>> start

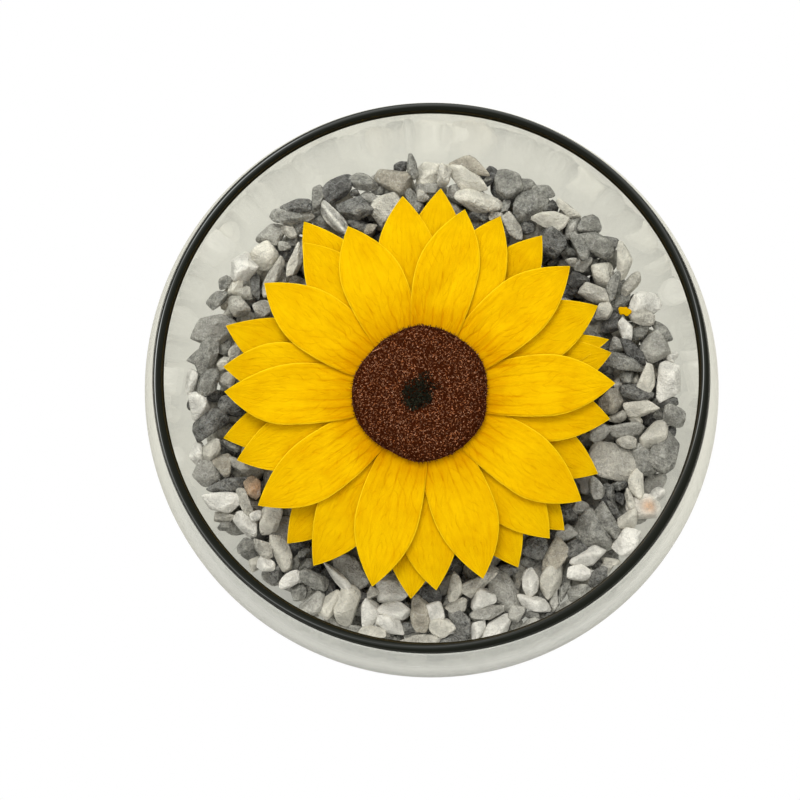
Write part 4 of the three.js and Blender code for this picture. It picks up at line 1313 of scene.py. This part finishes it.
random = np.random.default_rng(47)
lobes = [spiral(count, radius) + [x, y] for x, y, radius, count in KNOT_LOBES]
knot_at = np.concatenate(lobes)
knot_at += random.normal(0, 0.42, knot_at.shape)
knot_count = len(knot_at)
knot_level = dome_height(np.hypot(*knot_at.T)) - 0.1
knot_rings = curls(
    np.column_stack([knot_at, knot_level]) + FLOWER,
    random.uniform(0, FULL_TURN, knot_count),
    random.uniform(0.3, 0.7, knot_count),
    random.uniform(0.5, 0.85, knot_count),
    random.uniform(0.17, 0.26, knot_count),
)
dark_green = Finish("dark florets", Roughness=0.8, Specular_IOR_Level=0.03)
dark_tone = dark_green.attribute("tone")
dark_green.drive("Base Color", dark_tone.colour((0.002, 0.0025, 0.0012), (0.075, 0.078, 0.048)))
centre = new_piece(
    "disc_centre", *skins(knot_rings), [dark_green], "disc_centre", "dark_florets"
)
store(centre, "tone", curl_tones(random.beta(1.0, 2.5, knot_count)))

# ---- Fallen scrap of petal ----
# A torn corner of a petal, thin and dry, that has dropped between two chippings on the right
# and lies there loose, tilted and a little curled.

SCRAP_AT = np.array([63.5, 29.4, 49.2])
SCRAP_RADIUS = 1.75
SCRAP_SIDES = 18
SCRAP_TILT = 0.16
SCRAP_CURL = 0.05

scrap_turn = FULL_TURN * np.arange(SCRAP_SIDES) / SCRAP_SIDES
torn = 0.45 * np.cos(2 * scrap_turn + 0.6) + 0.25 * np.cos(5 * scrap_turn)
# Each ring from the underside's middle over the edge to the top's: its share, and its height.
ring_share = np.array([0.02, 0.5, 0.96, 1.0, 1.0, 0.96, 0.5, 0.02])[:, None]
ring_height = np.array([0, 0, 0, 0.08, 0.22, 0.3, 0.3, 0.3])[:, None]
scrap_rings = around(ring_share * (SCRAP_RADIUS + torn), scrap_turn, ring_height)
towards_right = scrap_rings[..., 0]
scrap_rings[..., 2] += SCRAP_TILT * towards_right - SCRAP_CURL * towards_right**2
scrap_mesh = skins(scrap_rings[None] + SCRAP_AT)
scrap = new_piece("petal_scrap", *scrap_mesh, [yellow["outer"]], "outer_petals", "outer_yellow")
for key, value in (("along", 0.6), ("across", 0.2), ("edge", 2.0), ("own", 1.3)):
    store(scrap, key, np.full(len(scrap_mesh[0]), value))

>> end

Nothing in the data may differ; print all of it exactly as written.

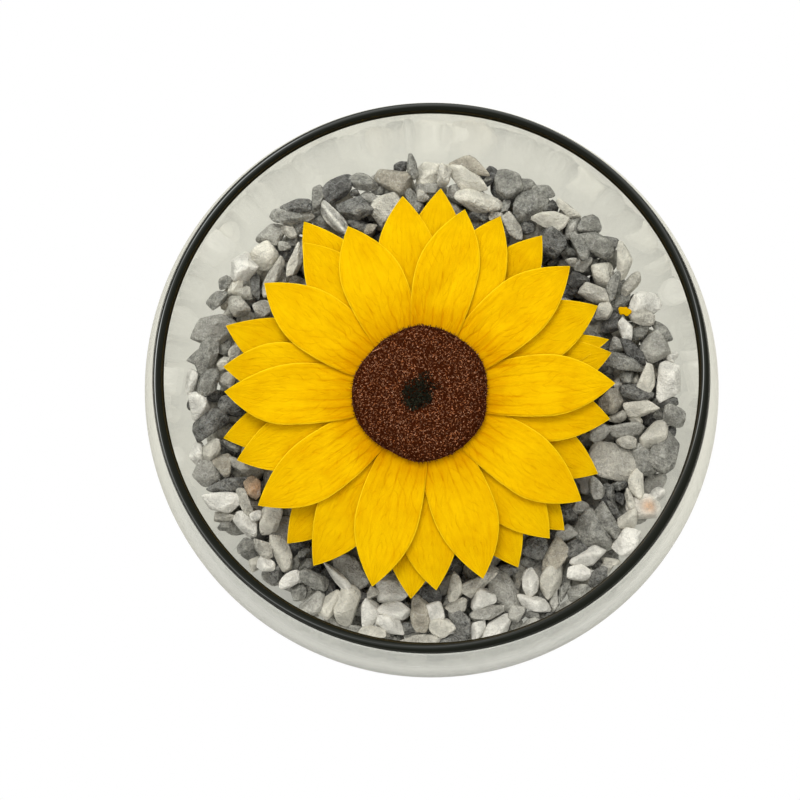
Write part 4 of the three.js and Blender code for this picture. It picks up at line 1313 of scene.py. This part finishes it.
random = np.random.default_rng(47)
lobes = [spiral(count, radius) + [x, y] for x, y, radius, count in KNOT_LOBES]
knot_at = np.concatenate(lobes)
knot_at += random.normal(0, 0.42, knot_at.shape)
knot_count = len(knot_at)
knot_level = dome_height(np.hypot(*knot_at.T)) - 0.1
knot_rings = curls(
    np.column_stack([knot_at, knot_level]) + FLOWER,
    random.uniform(0, FULL_TURN, knot_count),
    random.uniform(0.3, 0.7, knot_count),
    random.uniform(0.5, 0.85, knot_count),
    random.uniform(0.17, 0.26, knot_count),
)
dark_green = Finish("dark florets", Roughness=0.8, Specular_IOR_Level=0.03)
dark_tone = dark_green.attribute("tone")
dark_green.drive("Base Color", dark_tone.colour((0.002, 0.0025, 0.0012), (0.075, 0.078, 0.048)))
centre = new_piece(
    "disc_centre", *skins(knot_rings), [dark_green], "disc_centre", "dark_florets"
)
store(centre, "tone", curl_tones(random.beta(1.0, 2.5, knot_count)))

# ---- Fallen scrap of petal ----
# A torn corner of a petal, thin and dry, that has dropped between two chippings on the right
# and lies there loose, tilted and a little curled.

SCRAP_AT = np.array([63.5, 29.4, 49.2])
SCRAP_RADIUS = 1.75
SCRAP_SIDES = 18
SCRAP_TILT = 0.16
SCRAP_CURL = 0.05

scrap_turn = FULL_TURN * np.arange(SCRAP_SIDES) / SCRAP_SIDES
torn = 0.45 * np.cos(2 * scrap_turn + 0.6) + 0.25 * np.cos(5 * scrap_turn)
# Each ring from the underside's middle over the edge to the top's: its share, and its height.
ring_share = np.array([0.02, 0.5, 0.96, 1.0, 1.0, 0.96, 0.5, 0.02])[:, None]
ring_height = np.array([0, 0, 0, 0.08, 0.22, 0.3, 0.3, 0.3])[:, None]
scrap_rings = around(ring_share * (SCRAP_RADIUS + torn), scrap_turn, ring_height)
towards_right = scrap_rings[..., 0]
scrap_rings[..., 2] += SCRAP_TILT * towards_right - SCRAP_CURL * towards_right**2
scrap_mesh = skins(scrap_rings[None] + SCRAP_AT)
scrap = new_piece("petal_scrap", *scrap_mesh, [yellow["outer"]], "outer_petals", "outer_yellow")
for key, value in (("along", 0.6), ("across", 0.2), ("edge", 2.0), ("own", 1.3)):
    store(scrap, key, np.full(len(scrap_mesh[0]), value))